The top court noted that this is a unique case in which the allegation of misconduct was something entirely different, but the petitioner was dismissed on some other ground. 

"Neither the department considered this crucial question, nor did the learned tribunal address this lacuna or blunder." 

"All the more so, the learned tribunal sustained the dismissal order and declared it valid without focusing on the actual case."

No doubt, the top court observed, the award of punishment is the domain of the competent authority and the role of the tribunal or court is secondary unless the punishment imposed upon the delinquent employee is found to be unreasonable, disproportionate, or against the law. 

"In order to appreciate the line of reasoning of awarding punishment vis-à-vis the act of misconduct, the learned tribunal could consider the ground of proportionality and reasonableness of the quantum of punishment with proper application of mind."

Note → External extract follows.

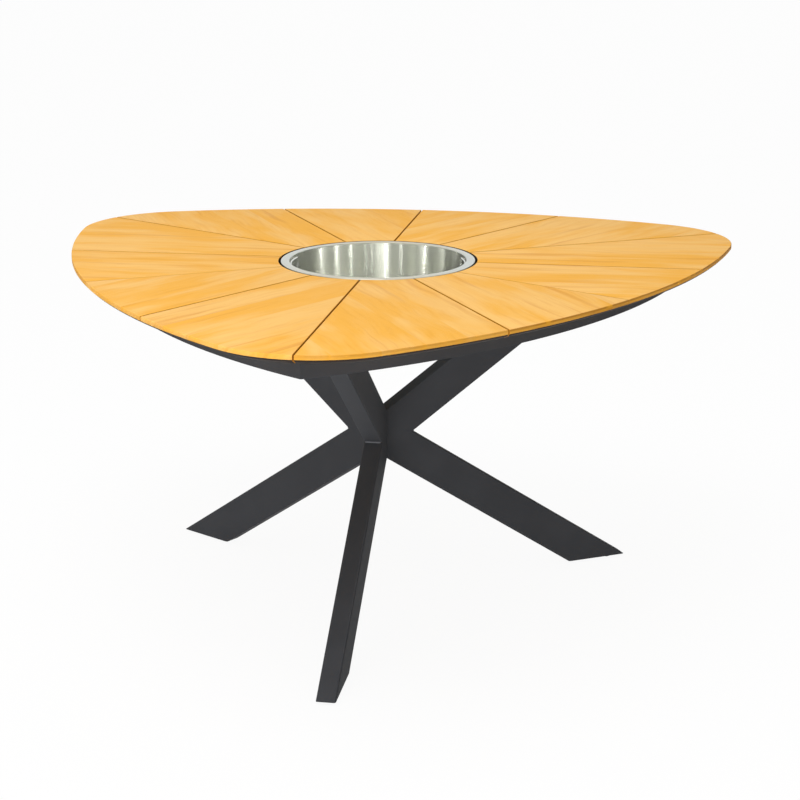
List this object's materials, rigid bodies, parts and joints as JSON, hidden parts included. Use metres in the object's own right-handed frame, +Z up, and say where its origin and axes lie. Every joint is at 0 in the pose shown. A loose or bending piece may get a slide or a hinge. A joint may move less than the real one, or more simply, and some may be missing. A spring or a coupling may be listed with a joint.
{
  "type": "garden table",
  "caption": "Three-cornered garden table with teak wedge panels on a welded anthracite steel base and a lift-out round stainless steel bowl in the middle.",
  "frame": {"origin": "on the floor, on the vertical axis through the middle of the top and the bowl", "axes": "+Z up; one corner of the top, one arm and one leg point along -Y, the other two corners at 30 degrees and 150 degrees from +X"},
  "size_m": [1.4914, 1.45, 0.75],
  "materials": {
    "teak": "oiled teak, satin, grain along each panel",
    "anthracite_coat": "fine-textured anthracite powder coat, low sheen",
    "brushed_stainless": "brushed round the bowl",
    "polished_stainless": "fine satin, bright",
    "zinc_plated_steel": "zinc plated, dull",
    "seat_rubber": "matt black",
    "glide_plastic": "matt black"
  },
  "bodies": {
    "table": {"panel_01": "teak", "panel_02": "teak", "panel_03": "teak", "panel_04": "teak", "panel_05": "teak", "panel_06": "teak", "panel_07": "teak", "panel_08": "teak", "panel_09": "teak", "panel_10": "teak", "panel_11": "teak", "panel_12": "teak", "corner_bearer_front": "anthracite_coat", "corner_bearer_right": "anthracite_coat", "corner_bearer_left": "anthracite_coat", "seam_bearer_02": "anthracite_coat", "seam_bearer_03": "anthracite_coat", "seam_bearer_04": "anthracite_coat", "seam_bearer_06": "anthracite_coat", "seam_bearer_07": "anthracite_coat", "seam_bearer_08": "anthracite_coat", "seam_bearer_10": "anthracite_coat", "seam_bearer_11": "anthracite_coat", "seam_bearer_12": "anthracite_coat", "apron_right": "anthracite_coat", "apron_rear": "anthracite_coat", "apron_left": "anthracite_coat", "well_ring": "anthracite_coat", "bowl_seat": "seat_rubber", "panel_screws": "zinc_plated_steel", "arm_front": "anthracite_coat", "arm_right": "anthracite_coat", "arm_left": "anthracite_coat", "leg_front": "anthracite_coat", "leg_right": "anthracite_coat", "leg_left": "anthracite_coat", "arm_plate_front": "anthracite_coat", "arm_plate_right": "anthracite_coat", "arm_plate_left": "anthracite_coat", "arm_bolts": "zinc_plated_steel", "arm_washers": "zinc_plated_steel", "arm_nuts": "zinc_plated_steel", "foot_plate_front": "anthracite_coat", "foot_plate_right": "anthracite_coat", "foot_plate_left": "anthracite_coat", "foot_nuts": "zinc_plated_steel"},
    "bowl": {"bowl_drum": "brushed_stainless", "bowl_rim": "polished_stainless", "handle_lugs": "brushed_stainless"},
    "handle_right": {"handle_right": "brushed_stainless"},
    "handle_left": {"handle_left": "brushed_stainless"},
    "glide_front": {"glide_stud_front": "zinc_plated_steel", "glide_pad_front": "glide_plastic"},
    "glide_right": {"glide_stud_right": "zinc_plated_steel", "glide_pad_right": "glide_plastic"},
    "glide_left": {"glide_stud_left": "zinc_plated_steel", "glide_pad_left": "glide_plastic"}
  },
  "joints": [
    {"name": "bowl_lift", "type": "slide", "parent": "table", "child": "bowl", "axis": [0, 0, 1], "range_m": [0, 0.2]},
    {"name": "handle_right_swing", "type": "hinge", "parent": "bowl", "child": "handle_right", "pos_m": [0.17515, 0.02306, 0.724], "axis": [0.1305, -0.9914, 0], "range_deg": [0, 80]},
    {"name": "handle_left_swing", "type": "hinge", "parent": "bowl", "child": "handle_left", "pos_m": [-0.17515, -0.02306, 0.724], "axis": [-0.1305, 0.9914, 0], "range_deg": [0, 80]},
    {"name": "glide_front_screw", "type": "slide", "parent": "table", "child": "glide_front", "axis": [0, 0, -1], "range_m": [0, 0.008]},
    {"name": "glide_right_screw", "type": "slide", "parent": "table", "child": "glide_right", "axis": [0, 0, -1], "range_m": [0, 0.008]},
    {"name": "glide_left_screw", "type": "slide", "parent": "table", "child": "glide_left", "axis": [0, 0, -1], "range_m": [0, 0.008]}
  ]
}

"The acid test of judging the unreasonableness of any departmental decision or action in the Civil Servant Laws and/or the Industrial Relations Laws is that the said decision or action is so unreasonable or irrational that no reasonable person could have arrived at it, whereas the sane criteria to judge proportionality is that the punishment imposed on any delinquent is unequivocally out of proportion or illogical to the act of misconduct alleged against the employee."

The proportionality test, in some jurisdictions, is also described as the "least injurious means" or "minimal impairment" test to safeguard the fundamental rights of citizens and ensure a fair balance between individual rights and public interest, the top court noted. 

"Proportionality is more concerned with the aims and intentions of the decision-maker and whether the decision-maker has achieved the correct balance or equilibrium."

"The Court, entrusted with the task of judicial review, has to examine whether the decision taken by the authority is proportionate—that is, well-balanced and harmonious," the top court concluded.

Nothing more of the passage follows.